Justice for Alice Paquet, and for All Survivors

Re-Thinking Procedure in Sexual Assault Cases

  • Graphic: Shreya Biswas

“We believe you,” read stickers pasted on former Liberal MNA Gerry Sklavounos’ Montreal office on Feb. 10, but the message was not meant for him.

The stickers were put up after his first public appearance when it was announced that sexual assault charges would not be filed against him. The message was for Alice Paquet, the woman who accused him of assaulting her, twice, back in 2014.

A week before the stickers were put up, a Quebec Crown representative said that based on the investigation conducted by Quebec City police, prosecutors had determined that no criminal act had been committed. Paquet’s story is one that, as we’ve seen many times with past cases, prosecutors are often extremely reluctant to take on—she says she went into his hotel room willingly and did consent to a kiss, and she admitted to returning to see him again after, which she says led to the second assault.

“I was really confused,” she wrote in a statement on her Facebook. “I went back, I’m not sure what I was expecting.”

It is reminiscent of the John Abbott student whose case was dropped by investigators in the summer of 2016 because police had found surveillance videos they said contradicted her statement. The videos in question showed her walking into the school at the beginning of the day with the student she accused and, later on, her apparently smiling when he first kissed her. There was no video available of any other contact between the two, and when the woman reported she was told it was unnecessary to get a rape kit.

In both situations, the accusers were friendly with their alleged assaulters. One had admitted to consensual contact, and the other appeared to in a surveillance video. And both resulted in law enforcement deciding to drop the case.

Another case just as recent and close to home is that of the 31 Val d’Or women who accused six provincial police officers of sexual assault. Out of 37 complaints, not a single one led to charges.

Studies of false-rape accusations in recent years have almost all yielded similar results, despite differing methods of calculation. They say that between two and eight per cent of rape accusations are false. The director of research at End Violence Against Women International, Doctor Kimberley A. Lonsway, says this pattern of similar findings throughout several studies all conducted differently is encouraging: “the diversity of methods means that the convergence of findings is especially noteworthy.”

If between two and eight per cent of rape accusations are false, it is very difficult to accept that none of the 40 individual allegations of sexual assault—from these three high-profile cases in Quebec since 2015—even led to any charges. The likelihood that every single one of them is false is just too low to simply dismiss all these allegations.

This seems to show a problem with how sexual assault cases are handled, if the rate of those accused not being charged does not match the number of false rape accusations. Guilty people are slipping through the cracks somewhere—something anti-rape advocates have been saying for a while. So how can our justice system do better?

For starters, investigators and prosecutors need to take on cases that are more representative of the standard narrative of sexual assault. More than 60% of victims know their perpetrator, and many have been romantically or sexually involved with them prior to being sexually assaulted by them.

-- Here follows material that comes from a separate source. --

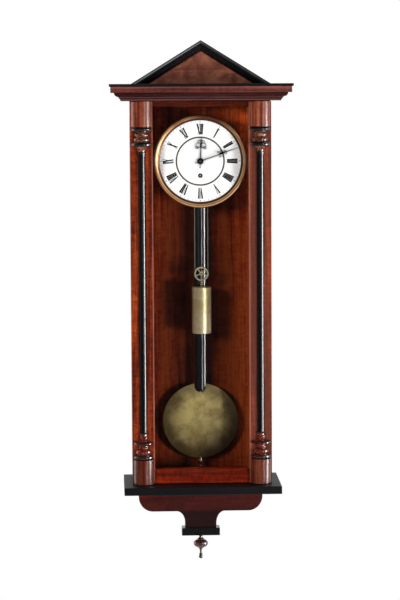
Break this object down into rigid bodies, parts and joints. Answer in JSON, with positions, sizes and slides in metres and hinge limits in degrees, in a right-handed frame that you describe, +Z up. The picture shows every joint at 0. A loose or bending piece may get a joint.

The fact is that a person is more likely to be assaulted by friends, coworkers, classmates or partners than strangers. If police feel that they can dismiss an allegation because the alleged victim was friendly with the person they accuse—or because they agreed to be alone with them or even engage in some form of physical contact with them—then we must assume that their view of what constitutes sexual assault differs from the reality.

The Sklavounos case may have been a tough one, but Paquet’s description of what happened—agreeing to have a drink with him and to be alone with him—matches that of countless other victims. The fact Paquet’s testimony was deemed false by a Crown representative indicates that prosecutors have an unreasonable standard for what cases they feel they can pursue. And the Crown’s unreasonable standards point out that the law often makes prosecution of sexual assault cases too difficult.

It is also apparent, judging by the response of one of the officers in the John Abbott case, that police may not be properly trained on how to handle these types of cases. A rape kit is a standard procedure when a sexual assault is reported within three days after the alleged time of the attack, so the fact that the survivor was told it was not necessary is worrisome. The evidence collected could potentially have made all the difference in the outcome of the case. The case should be a reminder that we should not assume that police are always handling situations appropriately.

These cases indicate that members of law enforcement and perhaps even prosecutors may need more rigorous training in the realities of sexual assault and how such cases should be handled. It should be unacceptable that so many allegations do not even lead to charges—despite the unlikelihood that they are all false. It should be unacceptable that officials demonstrate a lack of understanding of these cases and the appropriate course of action when investigating them.

The sad reality is we frequently see victims discredited, and perpetrators protected, in the way sexual assault cases are treated on school campuses, in sports, in Hollywood, and the media. We should expect better—we should demand better. Treating these cases with the seriousness they deserve is a good start.